By this point I'd struggled to finish what I had on my plate, and had to leave the fluffy white rice I'd gotten and ask Matt to take a piece of nigiri. I think my stomach must have shrunk down a bit through lack of practice with Chinese buffets after all these years. Of course, that didn't stop me from getting something sweet.
For dessert, I decided to forgo the ice cream and instead chose to get a couple of lychees (which I love!), a cream puff, a slice of chocolate-covered banana, pudding, and crème brûlée. The lychees came from a can, of course, but they were still good, along with the fresh banana and cream puff. The pudding reminded me a bit too much of those Jello pudding cups that I used to get as a kid, and I didn't really enjoy mine much (though I've never been a big pudding person to be honest). The crème brûlée, on the other hand, was really good for a buffet and clearly made in-house.

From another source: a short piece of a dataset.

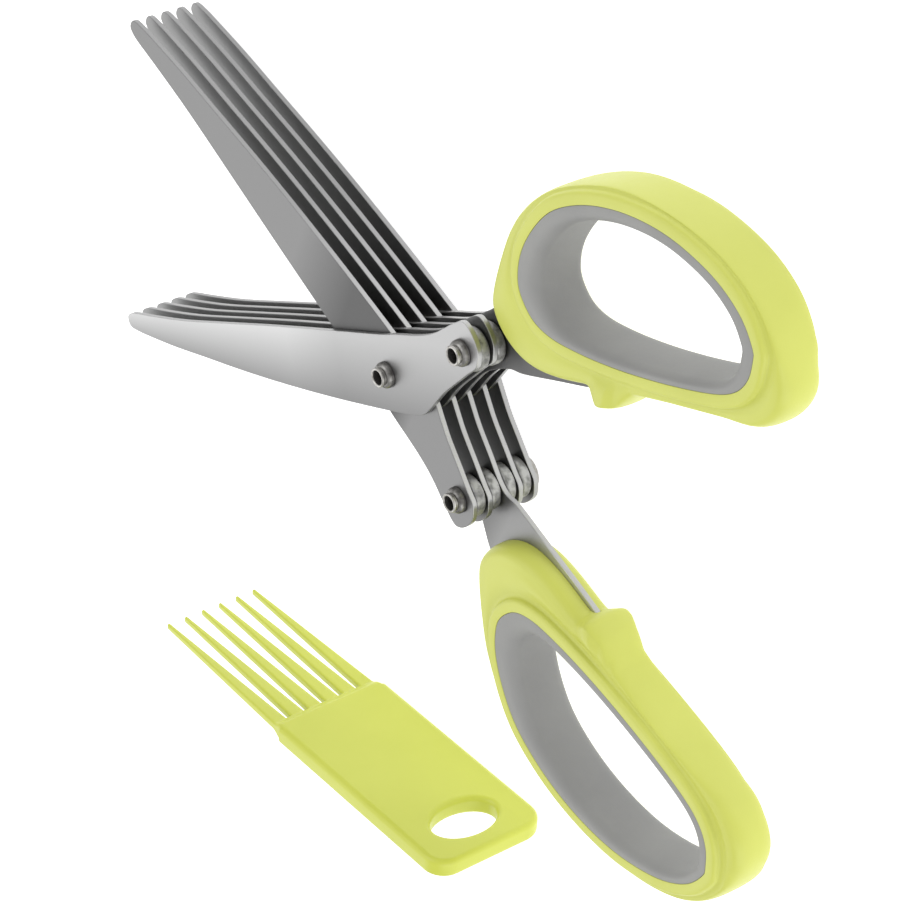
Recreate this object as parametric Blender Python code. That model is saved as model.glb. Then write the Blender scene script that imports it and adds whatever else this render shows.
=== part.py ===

Our meal ended up costing 18,50€, which wasn't as inexpensive as we expected (Sunday counts as an all-day dinner buffet and you pay more at dinner for the teppanyaki option), but still worth it for three plates of food and the fact that I haven't been hungry enough to eat dinner this evening. Normally the lunch buffet, which is open Monday through Saturday from 11:30 to 14:30 is just 12€ per person plus drinks. Children 10 and under are half price, and children aged 3 and under are free.
We saw lots of families there, so it seems like a popular choice for an inexpensive family meal. There were also plenty of vegetarian options on the buffet, which I imagine makes it a great place to bring a diverse group of eaters. Most of the reviews I've seen on their Facebook page have been rather positive, and if the crowd today was any indication, it seems like they're doing well for a new business.
Of course I was absolutely stuffed by the end of our meal. Luckily, Rosensteinpark is close by, and so we were able to take a nice Sunday walk to help alleviate some of our uncomfortability. The restaurant is located at the end of Maybachstraße, about a five minute (or less walk) from the U-bahn station of the same name. You can easily get there on the U6 or U13 lines.
Have you been to New Shanghai? What did you think of the food?